Der Gesetzgeber hat sowohl die Fünf-Jahres-Frist des § 20 Abs. 1 Nr. 4 BRAO als auch die des § 226 Abs. 2 BRAO auf die Erwägung gestützt, dass der bei dem Oberlandesgericht zuzulassende Rechtsanwalt bereits über anwaltliche Erfahrungen verfügen muss, wenn er seinen Aufgaben gerecht werden soll (vgl. Gesetzentwurf der Bundesregierung, Entwurf einer Bundesrechtsanwaltsordnung, BRDrucks 258/52, S. 24; Gesetzentwurf der Bundesregierung, Entwurf einer Bundesrechtsanwaltsordnung, BTDrucks 3/120, S. 65; Sten. Prot. der 14. Sitzung des Rechtsausschusses des 3. Deutschen Bundestages vom , S. 46; Sten. Prot. der 22. Sitzung des Rechtsausschusses des 3. Deutschen Bundestages vom , S. 26; Sten. Prot. der 32. Sitzung des Rechtsausschusses des 3. Deutschen Bundestages vom , S. 17).
Mit dieser Zielsetzung verfolgt die angegriffene gesetzliche Regelung legitime Gemeinwohlzwecke (vgl. BVerfGE 87, 287 <321>). Für die Mitwirkung an der Einheitlichkeit der Rechtsprechung und an der Rechtspflege in der Rechtsmittelinstanz bedarf es eines genauen Einblicks in das Arbeitsgebiet der AG- und LG-Anwälte, ähnlich wie auch die Richter an den Oberlandesgerichten vorher regelmäßig längere Zeit hindurch an den Gerichten der ersten Instanz tätig sein müssen. Im Zuge der Novellierung des anwaltlichen Berufsrechts in den Jahren 1993/94 hat der Gesetzgeber zudem seine Einschätzung überprüft und sich die Auffassung der Länder zu Eigen gemacht, dass sich das strikte Erfordernis einer fünfjährigen Zulassung bewährt habe (vgl. Gesetzentwurf der Bundesregierung, BRDrucks 93/93 vom , S. 74 f.).

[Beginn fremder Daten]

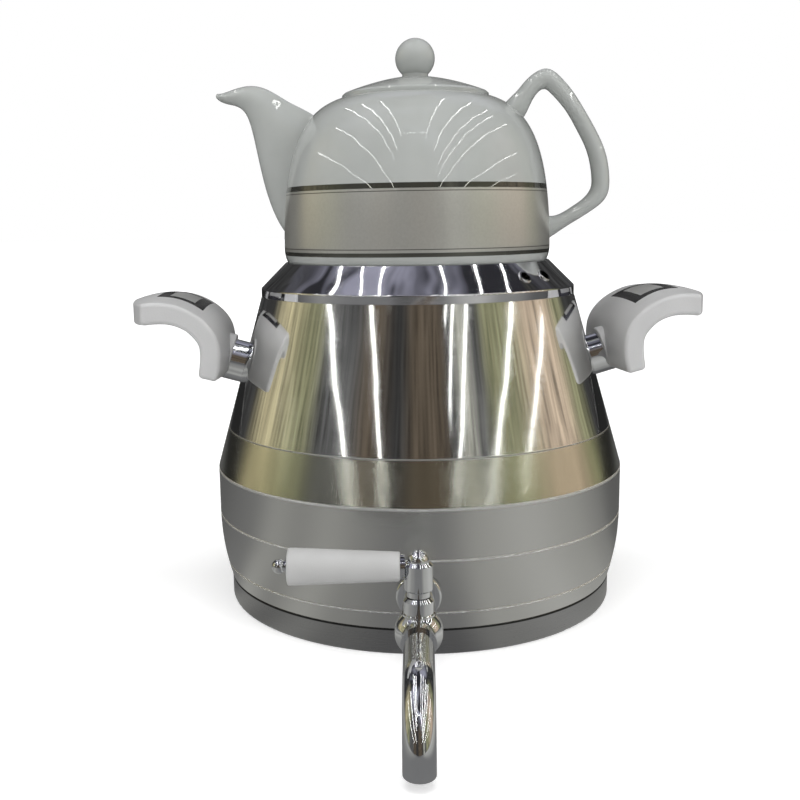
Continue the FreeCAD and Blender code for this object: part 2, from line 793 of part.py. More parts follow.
def make_valve_ball():
    ball = Part.makeSphere(ball_radius, housing_centre)
    reach = 2 * ball_radius
    bore = rod(water_bore, housing_centre + Vector(reach, 0, 0), Vector(-1, 0, 0), 2 * reach)
    half_slot = tang_width / 2 + tang_fit
    slot = Part.makeBox(2 * half_slot, 2 * reach, ball_radius)
    slot.translate(housing_centre + Vector(-half_slot, -reach, ball_radius - tang_depth))
    return ball.cut(bore).cut(slot)


def make_valve_seats():
    """Two soft rings, before and behind the ball."""
    ball_space = Part.makeSphere(ball_radius + seat_fit, housing_centre)
    seats = []
    for way in (forward, forward * -1):
        start = housing_centre + way * (chamber_half - seat_length)
        ring = rod(chamber_radius - packing_fit, start, way, seat_length)
        bore = rod(water_bore, start - way * seat_length, way, 3 * seat_length)
        seats.append(one_solid(ring.cut(bore).cut(ball_space)))
    return Part.makeCompound(seats)


def make_seat_retainer():
    """Ring screwed in behind the front seat, up to the spout's socket."""
    start = housing_centre + forward * chamber_half
    ring = rod(chamber_radius - packing_fit, start, forward, retainer_length)
    return ring.cut(rod(water_bore, start, forward, retainer_length))


def stem_place(z):
    """Point on the stem's axis at a height."""
    return Vector(0, -tap_ball_reach, z)


def make_valve_stem():
    """Round stem with a flat tang that turns the ball."""
    tang_z = tap_z + ball_radius - tang_depth + tang_fit
    round_z = tap_z + ball_radius + 2 * tang_fit
    shaft = Part.makeCylinder(stem_radius, hub_bottom_z + hub_bore_depth - round_z, stem_place(round_z))
    tang = Part.makeBox(tang_width, 2 * stem_radius, round_z - tang_z)
    tang.translate(stem_place(tang_z) - Vector(tang_width / 2, stem_radius, 0))
    tang = tang.common(Part.makeCylinder(stem_radius, ball_radius, stem_place(tang_z)))
    return one_solid(shaft.fuse(tang))


def make_stem_packing():
    ring = Part.makeCylinder(packing_radius - packing_fit, packing_height, stem_place(bonnet_seat_z))
    return ring.cut(Part.makeCylinder(stem_radius + stem_fit, packing_height, stem_place(bonnet_seat_z)))


def make_tap_bonnet():
    """Gland nut on the housing's flat crown, hollow over the packing."""
    body = Part.makeCylinder(bonnet_radius, bonnet_height, stem_place(bonnet_seat_z))
    top = [e for e in body.Edges if e.BoundBox.ZMin > bonnet_seat_z + bonnet_height - tiny]
    body = body.makeChamfer(bonnet_chamfer, top)
    skirt = Part.makeCylinder(bonnet_skirt_radius, bonnet_skirt_height, stem_place(bonnet_seat_z))
    hollow = Part.makeCylinder(packing_radius, packing_height, stem_place(bonnet_seat_z))
    hole = Part.makeCylinder(stem_radius + stem_fit, bonnet_height, stem_place(bonnet_seat_z))
    return one_solid(body.fuse(skirt).cut(hollow).cut(hole))


def make_lever_hub():
    """Turned head on the stem: neck, cylinder, chamfered dome."""
    neck_z = hub_bottom_z + hub_neck_height
    top_z = hub_dome_z + hub_chamfer
    cap_radius = hub_radius - hub_chamfer
    barrel = turned([(0, hub_bottom_z), (hub_neck_radius, hub_bottom_z),
                     (hub_neck_radius, neck_z - hub_step),
                     (hub_radius - hub_step, neck_z), (hub_radius, neck_z + hub_step),
                     (hub_radius, hub_dome_z), (cap_radius, top_z), (0, top_z)])
    cap = Part.makeSphere(cap_radius, rz(0, top_z))
    cap = cap.common(Part.makeCylinder(cap_radius, cap_radius, rz(0, top_z)))
    hub = barrel.fuse(cap).translated(stem_place(0))
    hub = hub.cut(Part.makeCylinder(stem_radius, hub_bore_depth, stem_place(hub_bottom_z)))
    hub = hub.cut(rod(lever_rod_radius, lever_start(-lever_rod_thread), Vector(-1, 0, 0), 2 * hub_radius))
    return one_solid(hub.cut(rod(grub_radius, stem_place(grub_z), Vector(1, 0, 0), 2 * hub_radius)))


def lever_start(distance):
    """Point on the lever's axis, at a distance out from the hub's side."""
    return Vector(-hub_radius - distance, -tap_ball_reach, lever_z)


def make_lever_grub_screw():
    start = Vector(stem_radius, -tap_ball_reach, grub_z)
    return rod(grub_radius, start, Vector(1, 0, 0), hub_radius - stem_radius - grub_recess)


def make_lever_washer():
    length = lever_washer_length + lever_washer_sink
    ring = rod(lever_washer_radius, lever_start(-lever_washer_sink), Vector(-1, 0, 0), length)
    hole = rod(lever_rod_radius, lever_start(-hub_radius), Vector(-1, 0, 0), 4 * hub_radius)
    side = Part.makeCylinder(hub_radius, 2 * hub_height, Vector(0, -tap_ball_reach, hub_bottom_z))
    return one_solid(ring.cut(hole).cut(side))


def make_lever_rod():
    length = lever_rod_thread + lever_washer_length + lever_grip_length + finial_bore_depth
    return rod(lever_rod_radius, lever_start(-lever_rod_thread), Vector(-1, 0, 0), length)


def make_lever_grip():
    start = lever_start(lever_washer_length)
    outward = Vector(-1, 0, 0)
    radii = lever_grip_inner_radius, lever_grip_outer_radius
    cone = Part.makeCone(*radii, lever_grip_length, start, outward)
    ends = [e for e in cone.Edges if isinstance(e.Curve, Part.Circle)]
    cone = cone.makeFillet(lever_grip_round, ends)
    return cone.cut(rod(lever_rod_radius, lever_start(0), outward, 2 * lever_grip_length))


def make_lever_finial():
    """Turned end nut: a flange, a neck and a ball, bored for the rod."""
    neck, flange, ball = finial_neck_radius, finial_flange_radius, finial_ball_radius
    neck_end = finial_flange_length + finial_neck_length
    ball_middle = neck_end + math.sqrt(ball ** 2 - neck ** 2)
    bore_end = finial_bore_depth
    outline = [
        line(rz(lever_rod_radius, 0), rz(flange, 0)),
        line(rz(flange, 0), rz(flange, finial_flange_length)),
        line(rz(flange, finial_flange_length), rz(neck, finial_flange_length)),
        line(rz(neck, finial_flange_length), rz(neck, neck_end)),
        Part.Arc(rz(neck, neck_end), rz(ball, ball_middle), rz(0, ball_middle + ball)).toShape(),
        line(rz(0, ball_middle + ball), rz(0, bore_end)),
        line(rz(0, bore_end), rz(lever_rod_radius, bore_end)),
        line(rz(lever_rod_radius, bore_end), rz(lever_rod_radius, 0))]
    nut = turned_edges(outline)
    turn = FreeCAD.Rotation(Vector(0, 0, 1), Vector(-1, 0, 0))
    nut.Placement = FreeCAD.Placement(lever_start(lever_washer_length + lever_grip_length), turn)
    return nut


def make_tap_spout():
    """Bent outlet tube, its swaged end held in the housing's mouth."""
    start = on_axis(tap_ball_reach + housing_front_length - spout_socket_depth)
    bend_start = on_axis(outlet_reach - spout_bend_radius)
    bend_end = Vector(0, -outlet_reach, tap_z - spout_bend_radius)
    tip = Vector(0, -outlet_reach, spout_drop_z)
    centre = Vector(0, -outlet_reach + spout_bend_radius, tap_z - spout_bend_radius)
    mid = centre + Vector(0, -1, 1).normalize() * spout_bend_radius
    bend = Part.Arc(bend_start, mid, bend_end).toShape()
    path = Part.Wire([line(start, bend_start), bend, line(bend_end, tip)])
    tubes = []
    for radius in (spout_radius, spout_radius - spout_tube_wall):
        circle = Part.Wire([Part.Circle(start, forward, radius).toShape()])
        tubes.append(path.makePipeShell([circle], True, False))
    swage = rod(chamber_radius, start, forward, spout_socket_depth)
    tube = tubes[0].fuse(swage).cut(tubes[1])
    rim = [e for e in tube.Edges if isinstance(e.Curve, Part.Circle)
           and e.BoundBox.ZMax < spout_drop_z + tiny and e.Curve.Radius > spout_radius - tiny]
    return tube.makeFillet(spout_tube_round, rim)


def main():
    save("lower_shell", one_solid(make_lower_shell().cut(shank_hole())))
    save("upper_shell", make_upper_shell())
    save("base_disc", make_base_disc())
    save("base_cap", make_base_cap())
    save("collar_shell", make_collar_shell())
    save("collar_plug", make_collar_plug())
    save("teapot_body", make_teapot_body())
    save("teapot_spout", make_teapot_spout())
    save("teapot_handle", make_teapot_handle())
    save("teapot_lid", make_teapot_lid())
    for name, shape in make_side_handle().items():
        save(name + "_right", handle_turned(shape))
        save(name + "_left", handle_turned(mirrored(shape)))
    save("tap_outer_gasket", make_tap_outer_gasket())
    save("tap_inner_gasket", make_tap_inner_gasket())
    save("tap_washer", make_tap_washer())
    save("tap_locknut", make_tap_locknut())
    save("tap_body", make_tap_body())
    save("valve_ball", make_valve_ball())
    save("valve_seats", make_valve_seats())
    save("seat_retainer", make_seat_retainer())
    save("valve_stem", make_valve_stem())
    save("stem_packing", make_stem_packing())
    save("tap_bonnet", make_tap_bonnet())
    save("lever_hub", make_lever_hub())
    save("lever_grub_screw", make_lever_grub_screw())
    save("lever_washer", make_lever_washer())
    save("lever_rod", make_lever_rod())
    save("lever_grip", make_lever_grip())
    save("lever_finial", make_lever_finial())
    save("tap_spout", make_tap_spout())


main()
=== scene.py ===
# %% [markdown]
# # A stove-top samovar, dressed for its portrait
#
# The object is a steel kettle with a tap, a steam collar on its mouth and a
# porcelain teapot on top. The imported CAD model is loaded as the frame. Its
# surfaces carry exact normals, so they stay, and this lesson gives them their
# finishes: brushed and mirror-polished steel, chrome, glazed porcelain, satin
# plastic.

import math

import bpy
from mathutils import Matrix, Vector

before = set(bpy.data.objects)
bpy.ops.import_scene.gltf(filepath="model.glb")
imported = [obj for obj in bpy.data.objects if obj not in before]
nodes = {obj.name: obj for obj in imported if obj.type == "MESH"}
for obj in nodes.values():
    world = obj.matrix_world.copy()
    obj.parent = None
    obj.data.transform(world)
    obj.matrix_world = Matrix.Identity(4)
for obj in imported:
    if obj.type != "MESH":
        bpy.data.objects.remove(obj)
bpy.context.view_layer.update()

# %% [markdown]
# ## Camera
#
# The photograph was taken from about 0.57 m in front of the object, a little
# above the collar, looking down by almost ten degrees. The camera was turned
# a little to the left and leans by a degree, which is why the collar and the
# pot look tilted while the foot looks level. The lens shift puts the object
# back in the middle of the frame.

# %% Camera
camera_place = Vector((0.0008, -0.574, 0.2028))
camera_down = math.radians(9.68)
camera_left = math.radians(2.60)
camera_lean = math.radians(-0.86)
camera_lens = 47.27
camera_shift_x = 0.035


def no_selection():
    """Back to object mode with nothing selected."""
    if bpy.context.object and bpy.context.object.mode != "OBJECT":
        bpy.ops.object.mode_set(mode="OBJECT")
    bpy.ops.object.select_all(action="DESELECT")


no_selection()
turn = (
    Matrix.Rotation(camera_left, 3, "Z")
    @ Matrix.Rotation(math.pi / 2 - camera_down, 3, "X")
    @ Matrix.Rotation(camera_lean, 3, "Z")
)
bpy.ops.object.camera_add(location=camera_place, rotation=turn.to_euler())
camera = bpy.context.object
camera.name = "camera"
camera.data.lens = camera_lens
camera.data.shift_x = camera_shift_x
camera.data.clip_start = 0.01
bpy.context.scene.camera = camera
bpy.context.scene.view_settings.view_transform = "Standard"
print("camera at", [round(c, 3) for c in camera.location])

# %% [markdown]
# ## White ground
#
# The picture's background is plain white. The floor is a pale matt sheet that
# takes the object's shadow, and its own Is Camera Ray light lifts it to white.
# The lift grows with the distance from the object, where the lamps reach less.
# The world does the same behind it.

# %% Floor
floor_size = 24
floor_colour = (0.86, 0.86, 0.86, 1)
floor_lift_near = 0.42
floor_lift_far = 1.0
lift_grows_from, lift_grows_to = 0.35, 2.5


def node_tree(material):
    """The nodes and links of a material, with its Principled shader."""
    material.use_nodes = True
    tree = material.node_tree
    return tree, tree.nodes["Principled BSDF"]


def camera_and_mirror_rays(tree, camera_value, mirror_value):
    """camera_value for camera rays, mirror_value for glossy and transmission rays, else 0."""
    path = tree.nodes.new("ShaderNodeLightPath")
    seen = tree.nodes.new("ShaderNodeMath")
    seen.operation = "MULTIPLY"
    seen.inputs[1].default_value = camera_value
    tree.links.new(path.outputs["Is Camera Ray"], seen.inputs[0])
    mirrored = tree.nodes.new("ShaderNodeMath")
    mirrored.operation = "MAXIMUM"
    tree.links.new(path.outputs["Is Glossy Ray"], mirrored.inputs[0])
    tree.links.new(path.outputs["Is Transmission Ray"], mirrored.inputs[1])
    both = tree.nodes.new("ShaderNodeMath")
    both.operation = "MULTIPLY_ADD"
    both.inputs[1].default_value = mirror_value
    tree.links.new(mirrored.outputs[0], both.inputs[0])
    tree.links.new(seen.outputs[0], both.inputs[2])
    return both.outputs[0]


def distance_out(tree):
    """Distance of a point from the piece's origin, in metres."""
    where = tree.nodes.new("ShaderNodeTexCoord")
    distance = tree.nodes.new("ShaderNodeVectorMath")
    distance.operation = "LENGTH"
    tree.links.new(where.outputs["Object"], distance.inputs[0])
    return distance.outputs["Value"]


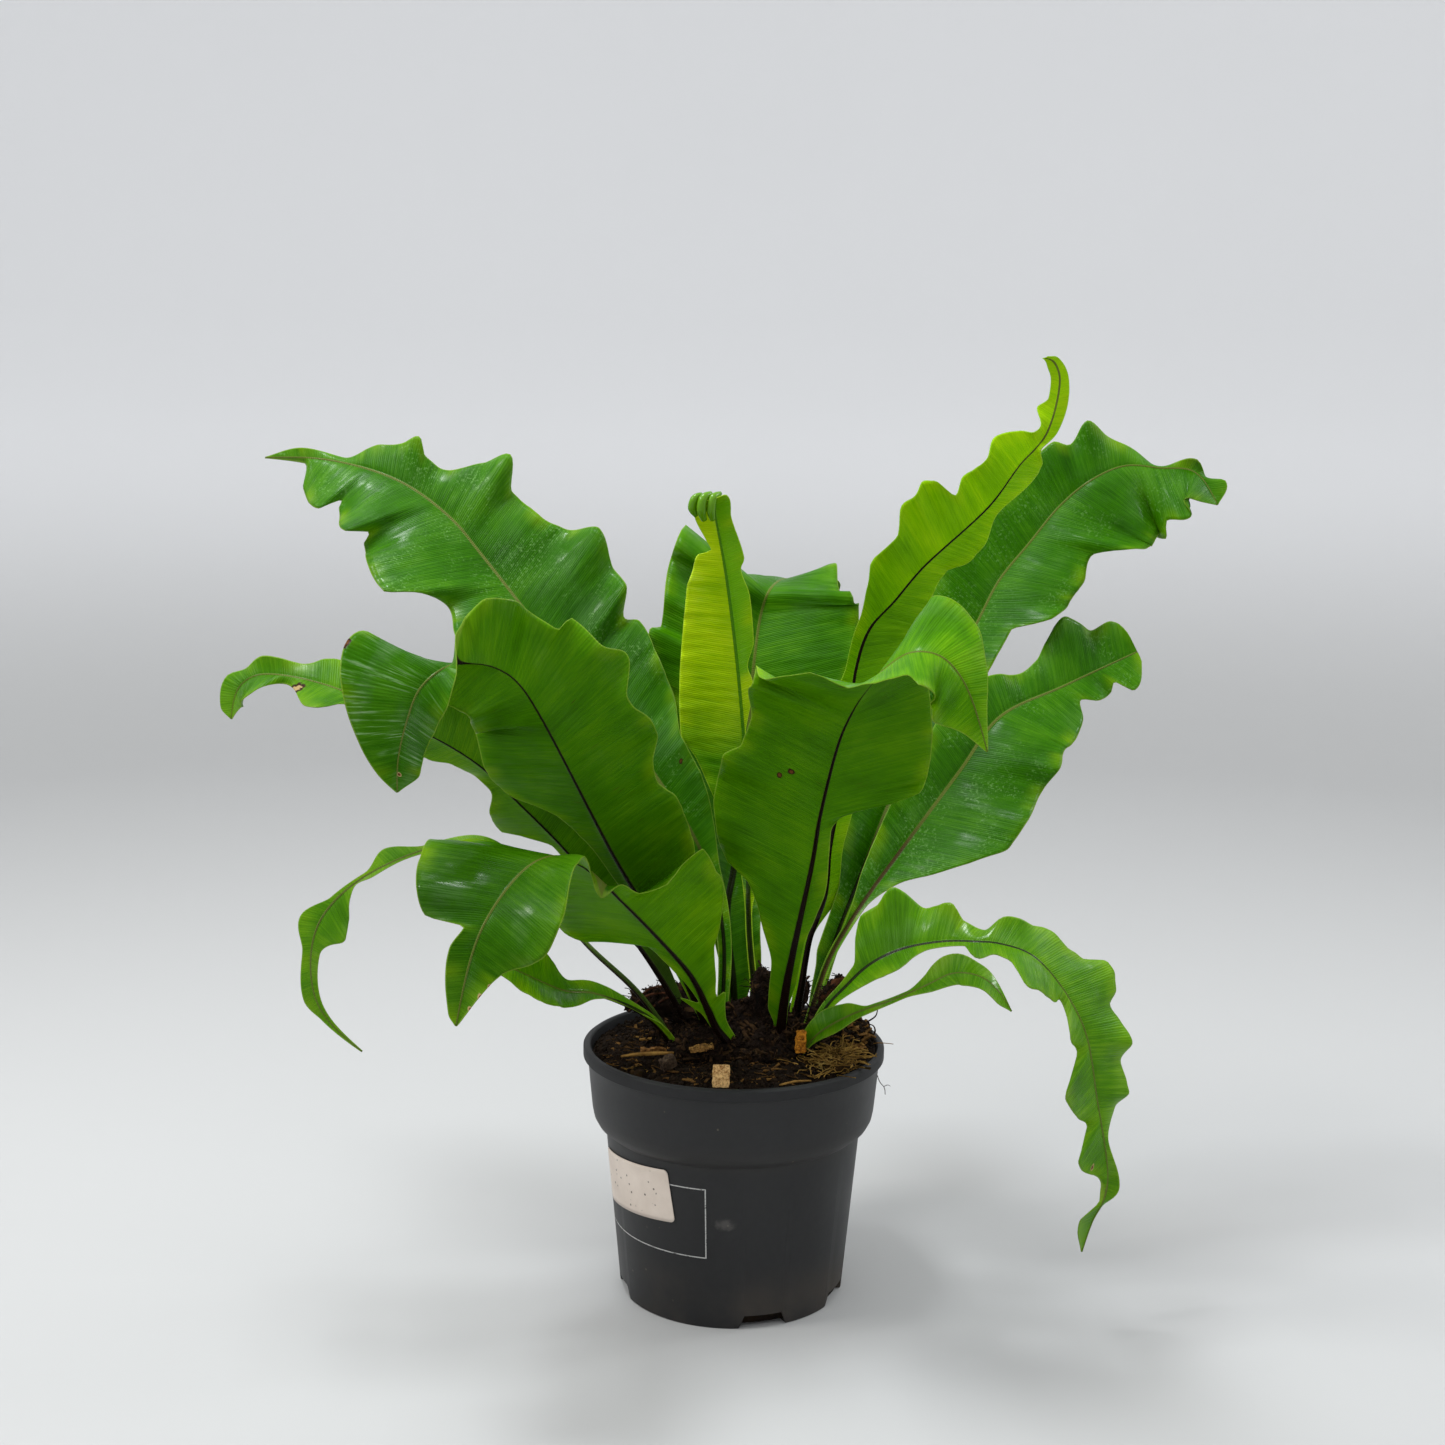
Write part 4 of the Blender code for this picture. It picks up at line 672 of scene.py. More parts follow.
# Colours are linear. "upper" and "under" run from dark to light.
leafLooks = {
    "mature": {
        "upper": [(0.022, 0.105, 0.0), (0.048, 0.19, 0.0), (0.12, 0.32, 0.004)],
        "under": [(0.024, 0.1, 0.0), (0.05, 0.185, 0.0), (0.1, 0.27, 0.001)],
        "margin": (0.26, 0.4, 0.04), "glow": (0.2, 0.36, 0.002), "roughness": 0.34,
    },
    "young": {
        "upper": [(0.09, 0.27, 0.0), (0.17, 0.4, 0.0), (0.28, 0.5, 0.003)],
        "under": [(0.08, 0.25, 0.0), (0.15, 0.37, 0.0), (0.26, 0.48, 0.002)],
        "margin": (0.34, 0.55, 0.04), "glow": (0.3, 0.5, 0.002), "roughness": 0.28,
    },
    "lime": {
        "upper": [(0.2, 0.42, 0.0), (0.36, 0.58, 0.0), (0.52, 0.7, 0.006)],
        "under": [(0.16, 0.38, 0.0), (0.3, 0.52, 0.0), (0.44, 0.62, 0.004)],
        "margin": (0.5, 0.7, 0.04), "glow": (0.45, 0.62, 0.002), "roughness": 0.25,
    },
}
leafTones = {
    "stops": (0.18, 0.5, 0.86),  # places of the dark, middle and light green
    "mottle": (0.2, 0.4, 0.11), "glint": (0.33, 0.5, 0.27), "burn": (0.045, 0.022, 0.003),
    "foot": (0.022, 0.035, 0.008), "coatRoughness": 0.18,
}
veins = {"spacing": 1.15, "depth": 0.2, "strength": 0.8}
ribTones = {"dark": (0.007, 0.0025, 0.0015), "brown": (0.06, 0.03, 0.012),
            "olive": (0.13, 0.16, 0.025), "green": (0.05, 0.2, 0.003)}

plainFrond = {  # what holds where a frond's own row says nothing, and shares of the length
    "look": "mature",
    "tint": (1.0, 1.0, 1.0),  # these three multiply the greens; the last two act on one side only, lightening or darkening it as painted light and painted shade
    "upperPaintedLight": (1.0, 1.0, 1.0),
    "underPaintedLight": (1.0, 1.0, 1.0),
    "gloss": 0.03,  # specular level
    "sheen": 0.3,  # strength of the wet-looking patches
    "ribbed": 1,  # strength of the ridges between the veins
    "mottle": 0,  # strengths of pale specks, painted highlights along the ridges and brown streaks
    "glint": 0,
    "burn": 0,
    "darkTop": 0.2,  # shares at which the dark rib ends, on the upper side and the underside
    "darkUnder": 0.96,
    "topRib": "dark",
    "paleRib": "olive",
    "foot": 0,  # share up to which the narrow foot is dark
    "lower": None,  # share below which the greens are the mature ones
    "least": 0.0,  # how much of the leaf's own green is left there
    "deepRight": None,  # share above which the right half has the green of "tipTint"
    "tipTint": (0.09, 0.36, 0.004),
}
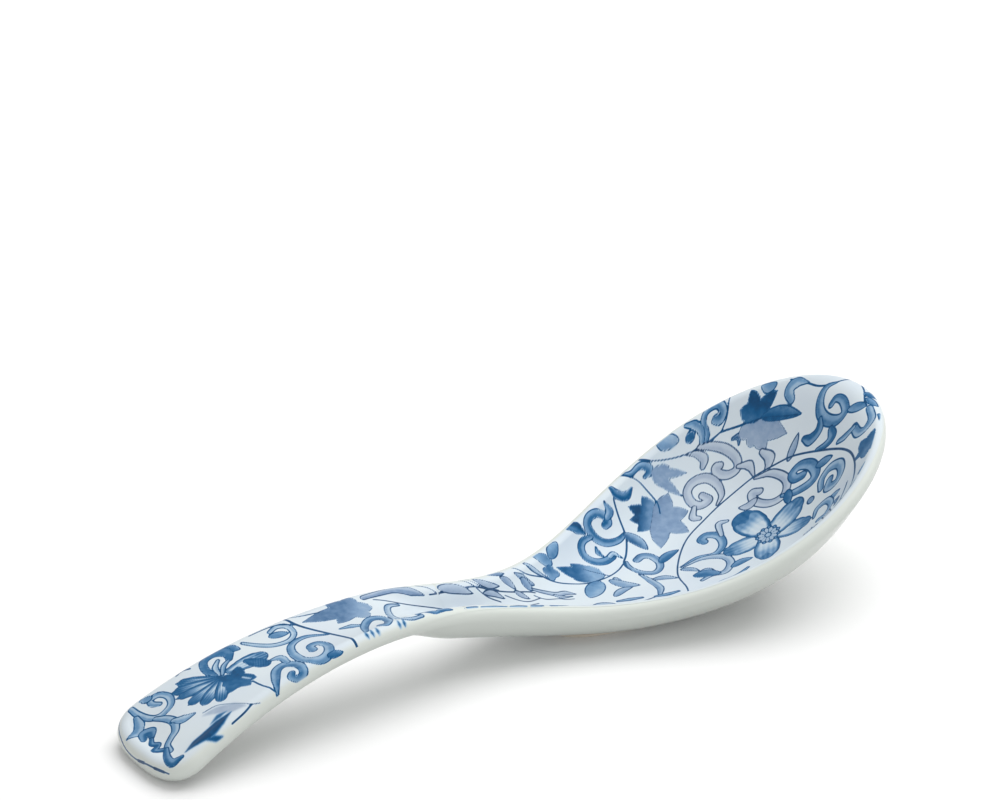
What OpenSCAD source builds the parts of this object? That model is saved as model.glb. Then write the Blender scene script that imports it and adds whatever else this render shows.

Die Regelung ist auch geeignet und erforderlich, die Zielvorstellungen des Gesetzgebers zu fördern. Sie geht von der Vermutung aus, dass mit der fünfjährigen Zulassung bei einem Amts- oder Landgericht auch eine Tätigkeit des Rechtsanwalts verbunden ist, die ihn für sein Auftreten vor dem Oberlandesgericht vorbereitet und qualifiziert. Dass diese Vermutung nicht in jedem Einzelfall der Realität entsprechen wird, da manche Anwälte schon zu Beginn ihrer beruflichen Tätigkeit überwiegend beratend und nicht forensisch tätig sein mögen, erkranken können oder als Syndikusanwälte arbeiten, widerlegt die Eignung der Regelung nicht. Nach wie vor erscheint die Annahme des Gesetzgebers plausibel, dass die Mehrzahl der zugelassenen Anwälte in den ersten Jahren ihrer anwaltlichen Tätigkeit zumindest teilweise forensisch tätig ist. Dies bezweifelt auch der Beschwerdeführer nicht. Indem der Gesetzgeber auf die Dauer der Zulassung, nicht aber auf die Dauer einer im Einzelnen zu belegenden Tätigkeit abstellt, hat er zur Verwaltungsvereinfachung von einer Einzelfallprüfung abgesehen. Dies ist ein zulässiges Mittel gesetzgeberischer Generalisierung (vgl. BVerfGE 99, 280 <290>). Die Bewertung des Gesetzgebers, dass es ein weniger beeinträchtigendes Mittel gleicher Wirksamkeit zur Erreichung des von ihm verfolgten Zwecks nicht gibt, ist ebenfalls vertretbar. Mögliche Alternativen wären die Einführung einer weiteren Prüfung vor einer zentralen Stelle oder die Vorlage individueller Tätigkeitsnachweise, wie sie für den Erwerb der Fachanwaltsbezeichnung erforderlich ist. Solche Alternativen führen jedoch nicht zu einem geringeren Eingriff in die Rechtsstellung der Anwälte; sie erkaufen die höhere Zielgenauigkeit lediglich mit einem größeren Verwaltungsaufwand.
Die Gesamtabwägung zwischen der Schwere des Eingriffs und dem Gewicht der ihn rechtfertigenden Gründe ergibt, dass die Grenze der Zumutbarkeit noch gewahrt ist, also die Betroffenen nicht übermäßig belastet sind. Die angegriffene Regelung ist auch im engeren Sinne verhältnismäßig. Das ergibt sich aus einer Gegenüberstellung des angestrebten Nutzens und dem Gewicht des Eingriffs. Dem Ziel, zur Verbesserung der Rechtspflege und zum Schutz des Mandanten diesem einen erfahrenen Rechtsanwalt vor dem Oberlandesgericht zur Seite zu stellen, stehen vor allem vorübergehende Einkommenseinbußen gegenüber, die die Anwälte regelmäßig nicht existentiell betreffen. Die vom Gesetzgeber gewählte Frist von fünf Jahren erscheint auch nicht länger als zur Zielerreichung nötig und ist im Hinblick auf die ihm zukommende Einschätzungsprärogative nicht zu beanstanden. Der Nachteil wird nunmehr alle Berufsanfänger in gleicher Weise treffen, nachdem durch das - § 226 Abs. 2 BRAO im Jahr 2002 bundesweite Geltung erlangen wird.
Von einer weiteren Begründung wird gemäß § 93 d Abs. 1 Satz 3 BVerfGG abgesehen.
Diese Entscheidung ist unanfechtbar (§ 93 d Abs. 1 Satz 2 BVerfGG).